The Art of Delayed Gratification
I cannot point out the exact moment, but as early as middle school (O'level), I had grasped the age-old concept of delayed gratification. Put simply, delayed gratification is the ability to delay the impulse for an immediate reward to receive a more favorable reward at a later time.
I was in boarding school for both middle and high school. Students from wealthier homes would be broke within the first few weeks of the school term, but I always had the discipline to spread my modest 'pocket money' over the three or so months of school. And boarding school is tough when you're broke.
Fast-forward to University: there were always trips to exotic destinations during holidays. I simply couldn't afford them. And I couldn't run to my recently widowed Mum (who had other kids to take care of) for a bailout. I did what is recommended in such cases: despise what you cannot have (also holds true for romantic prospects outside one's league).
As an adult, and a financially secure one, I always get shocked that people can go through 18 or so years of formal education without a clue what delayed gratification is. I have been accused by an ex-partner with "you like seeing many figures on your bank accounts." She totally missed the point: besides slipping (and bleeding to death) in the bathtub, the other thing I fear most is being broke (and debt: I have been debt-free for the last five years). It is important to forego today's indulgences, and save for a rainy day.

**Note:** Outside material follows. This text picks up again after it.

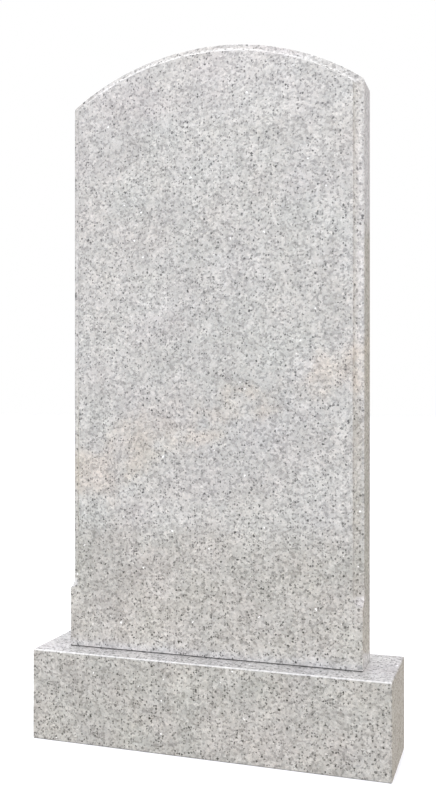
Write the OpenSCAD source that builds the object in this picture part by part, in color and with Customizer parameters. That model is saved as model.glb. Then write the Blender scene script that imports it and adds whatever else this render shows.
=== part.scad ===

The effects of delayed gratification are far-reaching: most of Kampala's extra-marital affairs are largely economic arrangements. You help with my itch... in return for something. As long as folks don't learn to live within their means - from the type of car you drive to where you want to live - the lodges will always operate at full-capacity. (A friend converted a hostel into a lodging facility - targeting adulterers and fornicators - and he's never regretted.)
If you’ve kids or intend to have some, delayed gratification is one of the best life skills you can ever impart in them. It’s not too late.